Hi,
I am using R 2.9.0. It seems the documentation for the calculation of
Canberra distance using stats::dist is ambiguous. Does anyone have the
original definition given in the Lance & Williams paper from Aust. Comput.
J. 1, 15-20, 1967?
When there are zeros at certain position in both vectors, they are not
omitted as documented in the function (see below). Instead, Canberra
distance is calculated as described in Frédéric Chiroleu's post (
http://tolstoy.newcastle.edu.au/R/e3/help/07/10/1370.html )

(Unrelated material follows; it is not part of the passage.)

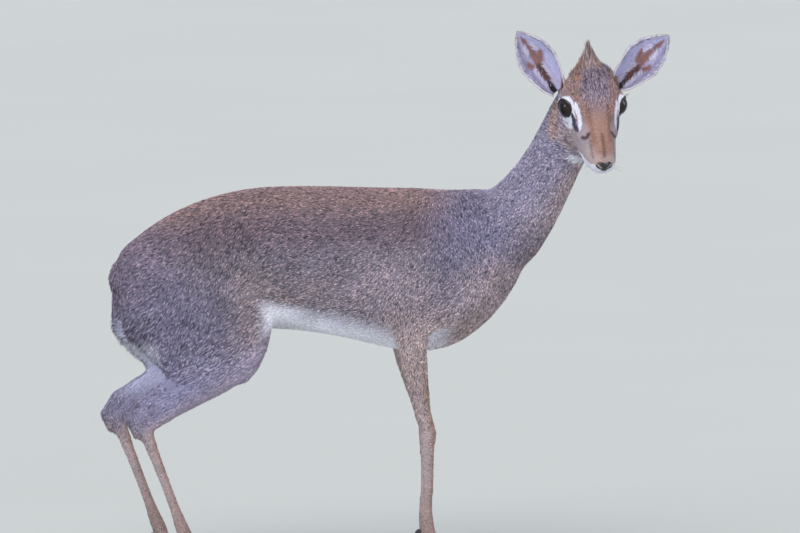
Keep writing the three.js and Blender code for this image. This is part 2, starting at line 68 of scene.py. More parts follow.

d(x,y) = (NZ + 1)/NZ * sum(abs(x-y)/(x+y)), where NZ is the number of
none-zero positions. This can also be seen from the example given in the
document for stats::dist (see below).
However, when there is no such a position where the values are zero in both
vectors, the Canberra distance is calculated using the formula given in the
document.
Examples:
> dist(rbind(c(1,2,3,4), c(2,3,4,5)), method='canberra')
1
2 0.7873016
> dist(rbind(c(1,2,3,4,0), c(2,3,4,5,0)), method='canberra')
1
2 0.984127
> help(dist)
dist package:stats R Documentation
Distance Matrix Computation
......
'canberra': sum(|x_i - y_i| / |x_i + y_i|). Terms with zero
numerator and denominator are omitted from the sum and
treated as if the values were missing.
## example of binary and canberra distances.
x <- c(0, 0, 1, 1, 1, 1)
y <- c(1, 0, 1, 1, 0, 1)
dist(rbind(x,y), method= "binary")
## answer 0.4 = 2/5
dist(rbind(x,y), method= "canberra")
## answer 2 * (6/5)
Thanks!
--
Hongbo
[[alternative HTML version deleted]]